Past collaborators and fellow travelers turn up in Cave’s car: actor Ray Winstone fretting about growing old, pop star Kylie Minogue — with whom Cave had his biggest chart hit, the unlikely 1995 duet “Where the Wild Roses Grow” — worrying about being forgotten, German bandmate Blixa Bargeld grousing about balancing music and family. Longtime Bad Seed Warren Ellis, looking like a backwoods prophet, wends through the film as a constant presence. “I’ve had more meals with you than I’ve had with my wife,” he tells Cave.

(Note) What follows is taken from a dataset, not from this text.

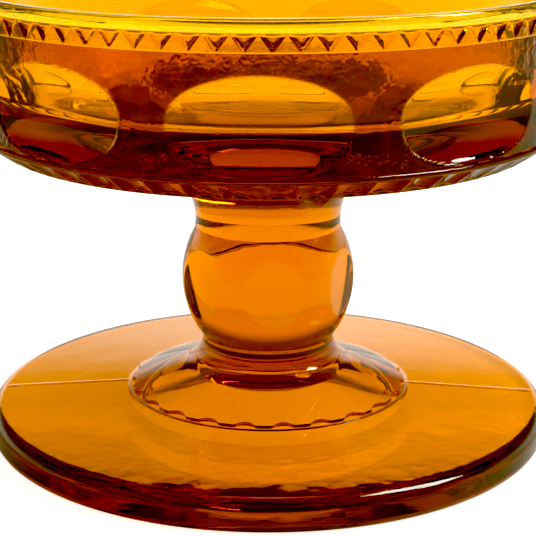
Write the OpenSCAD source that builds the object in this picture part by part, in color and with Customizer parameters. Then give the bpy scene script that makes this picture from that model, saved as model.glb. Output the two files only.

Around the midway point, “20,000 Days on Earth” starts getting more serious about the music, which is welcome. There are studio snippets of Cave and Ellis working out tunes (one segues unexpectedly into Lionel Richie’s “All Night Long”), a spooky midnight ballad called “Higgs Boson Blues” that conjures an image of “Miley Cyrus floating in a swimming pool in Toluca Lake.” And there’s a roaring climax at the Sydney Opera House, Cave turning the song “Jubilee Street” into a shamanistic exorcism backed by a full string section and a children’s choir.
At such moments, a mystical meeting point heaves into view — the crossroads of Elvis and Bukowski, Neil Young and film noir, the Outback and the American frontier. Maybe “20,000 Days on Earth” is a vanity film. But maybe Cave has earned the right to be vain.